DAILY FILM DOSE: A Daily Film Appreciation and Review Blog: Star Wars Episode 2: Attack of the Clones

Thursday 8 December 2011

Star Wars Episode 2: Attack of the Clones

Star Wars Episode 2 Attack of the Clones (2002) dir. George Lucas
Starring: Ewan McGregor, Hayden Christensen, Natalie Portman, Christopher Lee, Samuel L. Jackson



By Alan Bacchus

I can’t think of a worse piece of dreck foisted upon the pop culture annals with bigger hype and anticipation than Attack of the Clones, George Lucas’s second (or 5th depending on how you number these things) chapter in the Star Wars saga. A teenaged Anakin Skywalker struts his stuff as a Jedi-in-training caught up in a political power struggle in the galaxy far, far away, with strings pulled by some nefarious clandestine omni-being.

To give it credit, the story is plotted out sharply. Lucas’s desire to create a nebulous cloud of evil, pulling the strings on both the galactic Senate and the business-oriented Trade Federation, deepens the big picture world of Star Wars more than the first series ever did. In the first three pictures we knew only a few planets and only a few characters. And the movements of the characters themselves occupied a very short time span and were in contained spaces. Here, characters move and make decisions all around the galaxy involving complex plotting that surprisingly holds itself together.

With that said, Lucas’s tin ear for dialogue was never more off key. Everyone seems to be sleeping through this picture, especially Ewan McGregor, who looks exhausted at playing the increasingly useless character Obi Wan Kenobi. Take the opening dialogue scene introducing an older Anakin Skywalker to the audience. They’re riding an elevator up to Senator Amidala’s quarters bantering about their past battles with 'humorous' lines like, “I haven't felt you this tense since we fell into that nest of gundarks.” Unfortunately, McGregor just can’t fake the ridiculousness of the attempted comic exchange.

It’s also an uneventful debut for Hayden Christensen, who speaks in a whiney cadence from the back of his mouth and with a Marlon Brando mumble. The romantic exchanges offer the most laughable moments in the entire series, specifically Anakin’s lakeside confessions expressing his love for the softness of Padme’s skin. And the groundwork of Anakin’s future conversion to the Dark Side is laid with the grace of a jack hammer.

It was a bold move by Mr. Lucas to shoot the film digitally, one of the first major mainstream films to do so. For the most part it’s indistinguishable from film, offering us some remarkably pristine and robust imagery. That said, Lucas further demonstrated his disdain (or laziness) with physical production by shooting almost everything on a soundstage in front of a green screen. His hubris in thinking that his other baby, ILM, could render special effects, background landscape and everything else in the frame with a computer and pass it off as real is completely off base.

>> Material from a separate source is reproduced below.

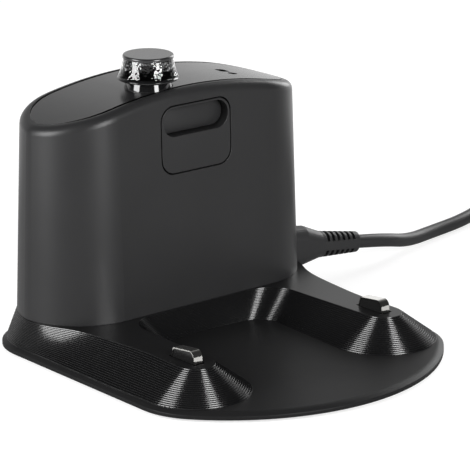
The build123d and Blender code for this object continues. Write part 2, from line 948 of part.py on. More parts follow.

For example, there’s a shot early on during a running chase between Anakin and a mysterious assassin who tried to kill Amidala. We see Hayden Christensen running across the neon streaking cityscape dodging pedestrians in order to keep up with his assailant. Unfortunately, the crop lines around the actor’s body and the awkward and inconsistent motion of the actors within the space tell us this is not a real space, but a puzzle of separately shot elements cropped together on a computer. In the original films Lucas used motion controlled cameras to link elements together, an effect that still looks realistic today because he used real tangible objects shot with his camera.

Without the anchor of real objects in the frame (other than the actors), most of the action in this film is a swash of colours and light, which fails to stimulate us or at least move us emotionally. The final act, featuring the Jedi battle in the arena, is incomprehensible and over-produced. The only two scenes to keep from this entire film are Obi Wan’s fight with Jango Fett in the rain and the final double-Jedi match against Count Dooku. Both scenes are exciting because of the simplicity of the choreography in the Dooku battle and the real-life rain falling on the actors in the Obi Wan/Fett scene. Again, these are physical effects that the audience can innately feel are real.

I don’t think I’m off base to say it’s the tangibility of this new Star Wars world that is the greatest loss of the series.

2 comments :

T.J. Hawke said...

Glad to see you talk about the green screen aspect of the prequels. While the characters and dialogue are still bigger problems in the sequels, the fact that almost every scene of "Clones" and "Sith" look incredibly fake really harmed the films as well.

Life is not that shiny and clean. The interior of the Death Star looked so much more like an actual place. When the setting looks so artificial, it is that much harder for the audience to suspend their disbelief and get emotionally attached to the characters and the story.

Anonymous said...

Yeah, but....IT'S STAR WARS! :))

It's in a galaxy all by itself and I still love watching all 6 episodes and every character.